START Source material
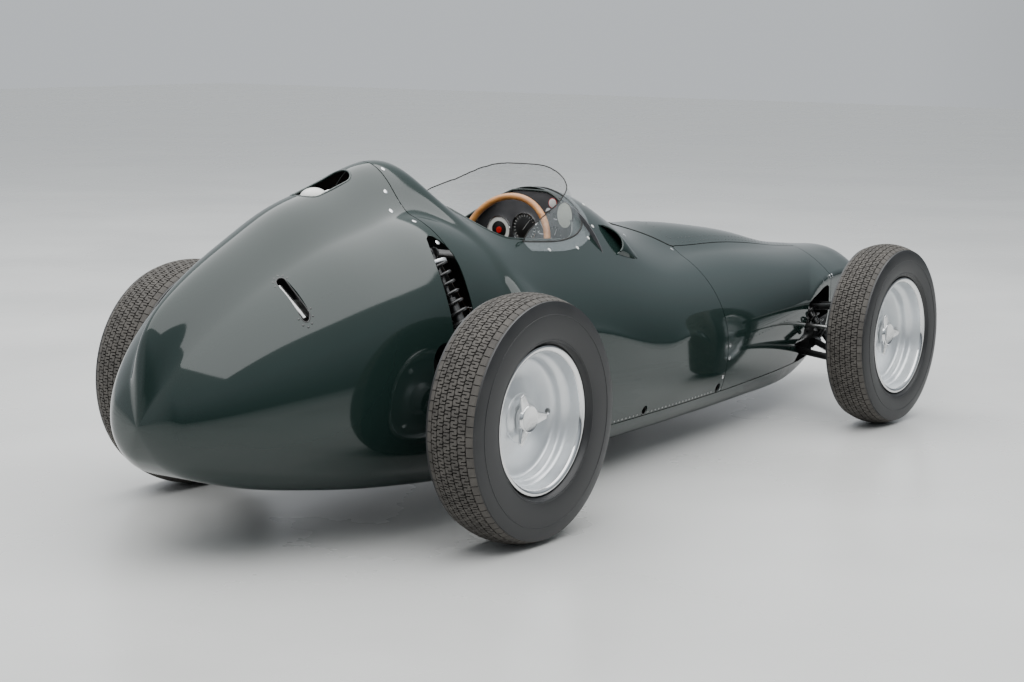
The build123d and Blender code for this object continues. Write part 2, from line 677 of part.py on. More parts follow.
# name, side, middle plane from the centre, axle y, tyre radius, tyre width
Wheel = namedtuple("Wheel", "name side middle y radius width")
wheels = [
    Wheel("front_left", 1, front_track / 2, front_axle_y, front_tyre_radius, front_tyre_width),
    Wheel("front_right", -1, front_track / 2, front_axle_y, front_tyre_radius, front_tyre_width),
    Wheel("rear_left", 1, rear_track / 2, rear_axle_y, rear_tyre_radius, rear_tyre_width),
    Wheel("rear_right", -1, rear_track / 2, rear_axle_y, rear_tyre_radius, rear_tyre_width),
]
for wheel in wheels:
    # local x runs outboard, local y is the radius
    centre = (wheel.side * wheel.middle, wheel.y, wheel.radius)
    plane = Plane(origin=centre, x_dir=(wheel.side, 0, 0), z_dir=(0, -wheel.side, 0))
    axle = Axis(centre, (1, 0, 0))
    outboard = Vector(wheel.side, 0, 0)
    bulge = wheel.width / 2
    tread_half = bulge - 17
    shoulder_radius = wheel.radius - 14
    bulge_radius = (flange_radius + shoulder_radius) / 2 + 8

    with BuildPart() as tyre:
        with BuildSketch(plane):
            with BuildLine():
                Line((-58, 206), (58, 206))
                Line((58, 206), (61, 217))
                ThreePointArc((61, 217), (bulge, bulge_radius), (tread_half, shoulder_radius))
                ThreePointArc((tread_half, shoulder_radius), (0, wheel.radius),
                              (-tread_half, shoulder_radius))
                ThreePointArc((-tread_half, shoulder_radius), (-bulge, bulge_radius), (-61, 217))
                Line((-61, 217), (-58, 206))
            make_face()
        revolve(axis=axle)
    save(tyre, f"tyre_{wheel.name}")

    with BuildPart() as rim:
        with BuildSketch(plane):
            with BuildLine():
                Polyline(*rim_outline, close=True)
            make_face()
        revolve(axis=axle)
        disc_plane = Plane(origin=Vector(*centre) - outboard * 30, x_dir=(0, 1, 0), z_dir=outboard)
        with BuildSketch(disc_plane):
            with PolarLocations(disc_hole_circle, disc_hole_count, wheel.side * disc_hole_start):
                Circle(disc_hole_radius)
        extrude(amount=60, mode=Mode.SUBTRACT)
    save(rim, f"rim_{wheel.name}")

    hub_face = Vector(*centre) + outboard * hub_outboard
    with BuildPart() as spinner:
        with BuildSketch(Plane(origin=hub_face, z_dir=outboard)):
            Circle(34)
            with PolarLocations(0, ear_count):
                with Locations((ear_length / 2, 0)):
                    Rectangle(ear_length, 20)
        extrude(amount=14)
        with BuildSketch(Plane(origin=hub_face + outboard * 14, z_dir=outboard)):
            Circle(30)
        extrude(amount=10)
    save(spinner, f"spinner_{wheel.name}")

for side, side_name in ((1, "left"), (-1, "right")):
    hub_inner_x = rear_track / 2 - hub_inboard
    with BuildPart() as half_shaft:
        add(rod((side * half_shaft_inner_x, rear_axle_y, axle_z),
                (side * hub_inner_x, rear_axle_y, axle_z), half_shaft_radius))
        add(rod((side * (hub_inner_x - 8), rear_axle_y, axle_z),
                (side * hub_inner_x, rear_axle_y, axle_z), 46))
        for joint_x in (150, 390):
            add(rod((side * joint_x, rear_axle_y, axle_z),
                    (side * (joint_x + 55), rear_axle_y, axle_z), 30))
    save(half_shaft, f"half_shaft_{side_name}")

# ---- cockpit ------------------------------------------------------------------------------
print("cockpit")
column_line = Vector(0, -cos(radians(column_tilt)), -sin(radians(column_tilt)))
wheel_centre = Vector(0, at(column_centre_aft), column_centre_z)
column_radius = 10.0
dash_low_z = 622.0
dash_thickness = 5.0
dash_station = next(station for station in stations if station.aft == opening_front_aft)
with BuildPart() as dash_panel:
    extrude(to_extrude=section(dash_station, skin + 4), amount=dash_thickness)
    add(block((-far, -far, -far), (far, far, dash_low_z)), mode=Mode.SUBTRACT)
    add(rod(wheel_centre, wheel_centre + column_line * 400, column_radius + 0.2),
        mode=Mode.SUBTRACT)
save(dash_panel, "dash_panel")

# x, z and radius of each gauge on the dash, whose face looks back at the driver
gauges = [(138, 755, 46), (0, 800, 58), (-105, 762, 32), (-172, 730, 28)]
with BuildPart() as instruments:
    for x, z, radius in gauges:
        add(rod((x, at(-950), z), (x, at(-938), z), radius))
save(instruments, "instruments")

with BuildPart() as steering_wheel:
    with BuildSketch(Plane(origin=wheel_centre, z_dir=-column_line, x_dir=(1, 0, 0))):
        Circle(28)
        for angle in (0, 90, 180):
            with Locations(Location((0, 0, 0), angle)):
                with Locations((steering_wheel_radius / 2, 0)):
                    Rectangle(steering_wheel_radius, 30)
    extrude(amount=-4)
    with Locations(Location(Plane(origin=wheel_centre + column_line * 2, z_dir=-column_line,
                                  x_dir=(1, 0, 0)))):
        Torus(steering_wheel_radius, 12)
save(steering_wheel, "steering_wheel")

with BuildPart() as steering_column:
    add(rod(wheel_centre + column_line * 4, wheel_centre + column_line * 420, column_radius))
    add(rod(wheel_centre + column_line * 4, wheel_centre + column_line * 40, 22))
save(steering_column, "steering_column")

with BuildPart() as seat_cushion:
    add(block((-185, at(-780), 246), (185, at(-430), 306)))
    fillet(seat_cushion.edges().filter_by(Axis.Z), 40)
save(seat_cushion, "seat_cushion")

with BuildPart() as seat_back:
    with BuildSketch(Plane.YZ.offset(-195)):
        with BuildLine():
            Polyline((at(-480), 308), (at(-420), 308), (at(-360), 590), (at(-345), 770),
                     (at(-400), 780), (at(-430), 590), close=True)
        make_face()
    extrude(amount=390)
save(seat_back, "seat_back")

mirror_centre = Vector(-170, at(-902), 842)
mirror_turn = 20.0         # towards the driver
mirror_radius = 42.0
mirror_depth = 12.0
mirror_back = Vector(-sin(radians(mirror_turn)), -cos(radians(mirror_turn)), 0)
mirror_stalk_start = mirror_centre + mirror_back * mirror_depth
with BuildPart() as mirror_housing:
    add(rod(mirror_centre, mirror_stalk_start, mirror_radius))
    add(rod(mirror_stalk_start, (mirror_stalk_start.X, at(-950), mirror_centre.Z), 8))
save(mirror_housing, "mirror_housing")

# ---- windscreen ---------------------------------------------------------------------------
screen_thickness = 4.0
# the plan of each row is a half-ellipse from front_aft to straight_aft, with straight sides behind
ScreenRow = namedtuple("ScreenRow", "z front_aft straight_aft half")
screen_rows = [ScreenRow(740, -1185, -675, 268), ScreenRow(1010, -905, -580, 294)]
screen_rear_aft = -520.0
# the upper edge in side view, (aft, z)
screen_edge = [(-1000, 1004), (-907, 1004), (-900, 1001), (-894, 997), (-883, 985), (-870, 973),
               (-860, 965), (-845, 952), (-832, 944), (-789, 929), (-739, 913), (-701, 896),
               (-640, 872), (-550, 825), (-520, 790), (-500, 780)]


def screen_solid(inset):
    """The space under the windscreen's sheet, closed behind."""
    with BuildPart() as solid:
        for row in screen_rows:
            half = row.half - inset
            middle_y = at(row.straight_aft)
            with BuildSketch(Plane.XY.offset(row.z)):
                with BuildLine():
                    EllipticalCenterArc((0, middle_y), half,
                                        row.straight_aft - row.front_aft - inset, 180, arc_size=180)
                    Polyline((half, middle_y), (half, at(screen_rear_aft)),
                             (-half, at(screen_rear_aft)), (-half, middle_y))
                make_face()
        loft()
    return solid.part


with BuildPart() as windscreen:
    add(screen_solid(0))
    add(screen_solid(screen_thickness), mode=Mode.SUBTRACT)
    add(cockpit_outer, mode=Mode.SUBTRACT)
    # the top edge falls towards the rear
    with BuildSketch(Plane.YZ.offset(-far / 2)):
        with BuildLine():
            Polyline(*[(at(aft), z) for aft, z in screen_edge], (at(0), 780), (at(0), 1400),
                     (at(-1000), 1400), close=True)
        make_face()
    extrude(amount=far, mode=Mode.SUBTRACT)
    add(block((-far, -far, -far), (far, far, 700)), mode=Mode.SUBTRACT)
save(windscreen, "windscreen")
print("done")
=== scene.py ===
from math import cos, pi, radians, sin, sqrt

import bpy
import numpy as np
from mathutils import Matrix, Vector


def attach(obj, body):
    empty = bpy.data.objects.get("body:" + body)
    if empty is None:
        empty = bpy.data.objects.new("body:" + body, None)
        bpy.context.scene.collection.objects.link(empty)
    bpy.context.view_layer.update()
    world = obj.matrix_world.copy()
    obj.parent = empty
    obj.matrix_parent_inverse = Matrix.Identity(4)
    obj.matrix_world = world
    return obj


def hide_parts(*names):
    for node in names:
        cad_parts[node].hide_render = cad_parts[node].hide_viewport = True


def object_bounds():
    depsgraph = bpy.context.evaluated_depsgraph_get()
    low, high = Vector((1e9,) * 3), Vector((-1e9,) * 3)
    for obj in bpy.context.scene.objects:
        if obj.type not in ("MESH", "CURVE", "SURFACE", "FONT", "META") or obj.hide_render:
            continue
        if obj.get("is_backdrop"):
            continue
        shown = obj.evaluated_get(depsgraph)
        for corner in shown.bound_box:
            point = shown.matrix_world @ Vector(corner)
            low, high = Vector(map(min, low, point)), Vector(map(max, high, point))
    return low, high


print("loading the packed car")
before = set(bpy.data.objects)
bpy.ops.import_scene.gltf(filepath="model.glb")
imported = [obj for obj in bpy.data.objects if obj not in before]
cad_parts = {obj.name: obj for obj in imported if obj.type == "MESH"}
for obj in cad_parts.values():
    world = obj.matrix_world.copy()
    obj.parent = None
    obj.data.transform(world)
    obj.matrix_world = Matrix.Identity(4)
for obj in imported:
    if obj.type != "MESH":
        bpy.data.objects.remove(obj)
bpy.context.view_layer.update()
bpy.ops.object.select_all(action="DESELECT")

# metres, +Z up, the nose points to -Y and +X is the driver's left; "aft" is behind the rear axle
rearAxle = 1.1385
wheelbase = 2.286
frontAxle = rearAxle - wheelbase
mm = 0.001


def at(aft):
    return rearAxle + aft


def activate(piece):
    bpy.ops.object.select_all(action="DESELECT")
    piece.select_set(True)
    bpy.context.view_layer.objects.active = piece


def modify(piece, kind, **values):
    activate(piece)
    modifier = piece.modifiers.new(kind.title(), kind)
    for key, value in values.items():
        setattr(modifier, key, value)
    bpy.ops.object.modifier_apply(modifier=modifier.name)
    return piece


def settle(piece):
    # the place goes into the mesh, so that patterns stay where they are
    activate(piece)
    bpy.ops.object.transform_apply(location=True, rotation=True, scale=True)
    return piece


def smooth(piece, angle=35):
    activate(piece)
    bpy.ops.object.shade_smooth_by_angle(angle=radians(angle))
    return piece


def tidyMesh(piece, distance=0.00002, turn=True):
    activate(piece)
    bpy.ops.object.mode_set(mode="EDIT")
    bpy.ops.mesh.select_all(action="SELECT")
    bpy.ops.mesh.remove_doubles(threshold=distance)
    if turn:
        bpy.ops.mesh.normals_make_consistent(inside=False)
    bpy.ops.object.mode_set(mode="OBJECT")
    return piece


def joined(pieces):
    activate(pieces[0])
    for piece in pieces:
        piece.select_set(True)
    bpy.ops.object.join()
    return bpy.context.view_layer.objects.active


def coat(piece, *finishNames):
    piece.data.materials.clear()
    for name in finishNames:
        piece.data.materials.append(paint[name])
    return piece


def finishPiece(piece, name, finish=None, replaced=None, body="chassis"):
    piece.name = name
    piece.data.name = name
    if finish:
        coat(piece, finish)
    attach(piece, body)
    if replaced:
        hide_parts(replaced)


def meshPiece(name, points, faces, edges=()):
    mesh = bpy.data.meshes.new(name)
    mesh.from_pydata([tuple(p) for p in points], edges, faces)
    piece = bpy.data.objects.new(name, mesh)
    bpy.context.collection.objects.link(piece)
    return piece


def gridFaces(rows, columns, flip=False):
    width = columns + 1
    starts = [row * width + column for row in range(rows) for column in range(columns)]
    if flip:
        return [(a, a + width, a + width + 1, a + 1) for a in starts]
    return [(a, a + 1, a + width + 1, a + width) for a in starts]


def cube(size, place=(0, 0, 0)):
    bpy.ops.mesh.primitive_cube_add(size=1, location=place)
    bpy.context.object.scale = size
    return settle(bpy.context.object)


def bar(start, end, radius, sides=24):
    # a round bar between two points
    start, end = Vector(start), Vector(end)
    run = end - start
    turn = run.to_track_quat("Z", "Y").to_euler()
    bpy.ops.mesh.primitive_cylinder_add(
        vertices=sides, radius=radius, depth=run.length, location=(start + end) / 2, rotation=turn)
    return settle(bpy.context.object)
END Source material
Directive →
Give back exactly the lines running from the line that contains "bpy.context.scene.collection.objects.link(empty)" through the line that contains "for node in", and nothing outside them.

Completed task →
        bpy.context.scene.collection.objects.link(empty)
    bpy.context.view_layer.update()
    world = obj.matrix_world.copy()
    obj.parent = empty
    obj.matrix_parent_inverse = Matrix.Identity(4)
    obj.matrix_world = world
    return obj


def hide_parts(*names):
    for node in names:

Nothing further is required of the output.